Ich zog mein Portemonnaie aus der Jeans, klappte es auch und zückte einen 50 DM - Schein heraus.
Sie blickte mich fragend an.
" Das ist Ihr Finderlohn! Und nochmals vielen Dank!", sagte ich zu ihr.
Ich drehte mich mit meiner Brieftasche in der rechten Hand um und verabschiedete mich mit dem obligatorischen " Tschüss! "
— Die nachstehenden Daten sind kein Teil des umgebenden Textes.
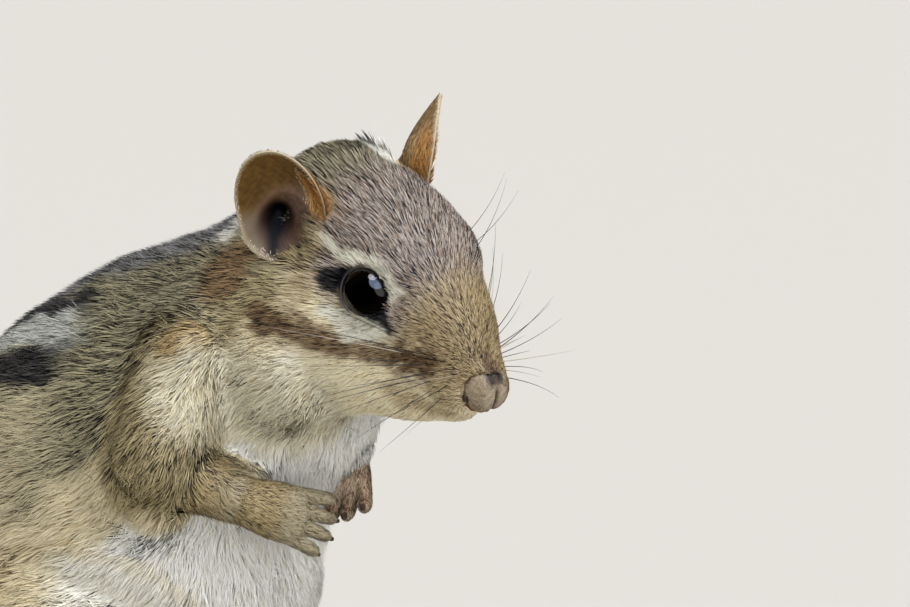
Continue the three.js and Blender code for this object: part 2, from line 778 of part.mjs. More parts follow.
// The scene graph, with the origin under the middle of the whole
function meshOf({ name, made, colour, roughness }) {
  const { vertProperties, triVerts } = made.getMesh();
  const geometry = new THREE.BufferGeometry()
    .setAttribute("position", new THREE.BufferAttribute(vertProperties, 3))
    .setIndex(new THREE.BufferAttribute(triVerts, 1));
  geometry.computeVertexNormals();
  const material = new THREE.MeshStandardMaterial({ color: colour, roughness, metalness: 0 });
  const mesh = new THREE.Mesh(geometry, material);
  mesh.name = name;
  return mesh;
}
const chipmunk = new THREE.Group();
chipmunk.add(...pieces.map(meshOf));
const bounds = new THREE.Box3().setFromObject(chipmunk);
const middle = bounds.getCenter(at(0, 0, 0));
chipmunk.position.set(-middle.x, -middle.y, -bounds.min.z);

export default chipmunk;
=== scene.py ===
import math

import bmesh
import bpy
import numpy as np
from mathutils import Matrix, Vector
from mathutils.bvhtree import BVHTree
from mathutils.kdtree import KDTree


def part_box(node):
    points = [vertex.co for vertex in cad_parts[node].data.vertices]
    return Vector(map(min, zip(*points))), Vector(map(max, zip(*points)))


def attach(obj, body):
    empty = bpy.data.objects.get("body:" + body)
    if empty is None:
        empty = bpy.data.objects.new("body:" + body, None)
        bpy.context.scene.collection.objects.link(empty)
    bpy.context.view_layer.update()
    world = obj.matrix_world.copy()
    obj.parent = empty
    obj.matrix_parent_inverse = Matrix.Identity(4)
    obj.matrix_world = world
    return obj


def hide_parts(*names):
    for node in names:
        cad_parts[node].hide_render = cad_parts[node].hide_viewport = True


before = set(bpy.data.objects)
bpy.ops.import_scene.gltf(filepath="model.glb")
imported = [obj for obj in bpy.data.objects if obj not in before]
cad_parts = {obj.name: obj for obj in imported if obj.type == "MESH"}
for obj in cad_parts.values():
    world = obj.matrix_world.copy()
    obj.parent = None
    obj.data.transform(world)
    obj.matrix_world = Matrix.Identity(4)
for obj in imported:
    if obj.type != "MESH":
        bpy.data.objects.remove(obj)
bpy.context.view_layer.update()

# Sizes are millimetres in the animal's own frame: nose over X = 0, +X forward, +Y its left, floor at Z = 0.
METRE = 0.001
NOSE = np.array((0.0, -8.0, 58.0))
HEAD_TURN = 11.0
HEAD_PITCH = 33.0
HEAD_TILT = 15.0
EYE_PLACE = np.array((-20.7, 7.5, 4.1))
EYE_RADIUS = 4.2
EYE_OUTWARD = np.array((0.42, 0.78, 0.44))
EYE_SINK = 0.35
NOSE_CENTRE = np.array((-2.2, 0, -2))
NOSE_RADII = np.array((2.5, 3.4, 3.3))
EAR_HEIGHT = 18.5
EAR_WIDTH = 12.4
EAR_CUP = 3.5
EAR_WALL = 0.7
SEAL = 0.22
SKIN_VOXEL = 0.62
PAW_VOXEL = 0.26
HAIR_BUDGET = 48000
BELLY_LOW = 0.25
HAIR_LOW = 0.15
SKIN_LOW = 0.02
UP = np.array((0, 0, 1.0))
SIDES = ((1, "left"), (-1, "right"))

# The trunk along the back, rump to nape: X, Z, radius.
SPINE = [(-96, 15, 14), (-89, 19, 18), (-81, 34, 21), (-67, 46.5, 21.5), (-55, 55, 19.2), (-43, 62, 15.5)]
SPINE = np.array(SPINE + [(-38, 68, 12.5)])
# Shoulder, elbow, wrist and knuckles, then the ways of the fingers and of the palm.
ARMS = {
    "left": ((-46, 14.5, 60), (-49, 20.5, 50), (-36.5, 8.6, 44.6), (-33.9, 4.6, 41.2)),
    "right": ((-46, -14.5, 60), (-47.5, -21, 47), (-36, -14.5, 40.7), (-32.4, -9, 38.8)),
}
FINGERS = {"left": (0.3, -0.62, -0.72), "right": (0.5, 0.8, -0.33)}
PALMS = {"left": (0.1, -0.75, 0.65), "right": (-0.55, 0.7, -0.1)}
KNEE = (-60, 19.5, 19)
HEEL = (-82, 18.5, 5.2)
TOES = (-51, 21, 2.6)
TAIL_LINE = [(-97, 0, 14), (-106, 0.5, 8.5), (-120, 3, 6.2), (-140, 8, 5.8), (-160, 10, 5.8), (-178, 6, 5.6)]
TAIL_LINE += [(-190, -1, 5.2)]
TAIL_STATIONS = (0, 0.12, 0.5, 0.82, 1)
TAIL_WIDTH = (6.6, 7.6, 9.2, 8.4, 3.4)
TAIL_HEIGHT = (6.2, 6.0, 5.8, 5.2, 3.0)
TAIL_CORE = 0.4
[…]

Finder finden oft verlorene oder längst vergessene Sachen. Es gibt ehrliche unter ihnen. Es gibt auch nicht so ehrlich Menschen, die dann ihren Fund behalten. Insbesondere, wenn es Bargeld ist. Pech gehabt.

Verloren!
Vergessen?
Verkauft!

" Lost and Found " - " The Kinks ":


Im Fall des gestohlenen Rucksacks : Lost! Und zwar für immer!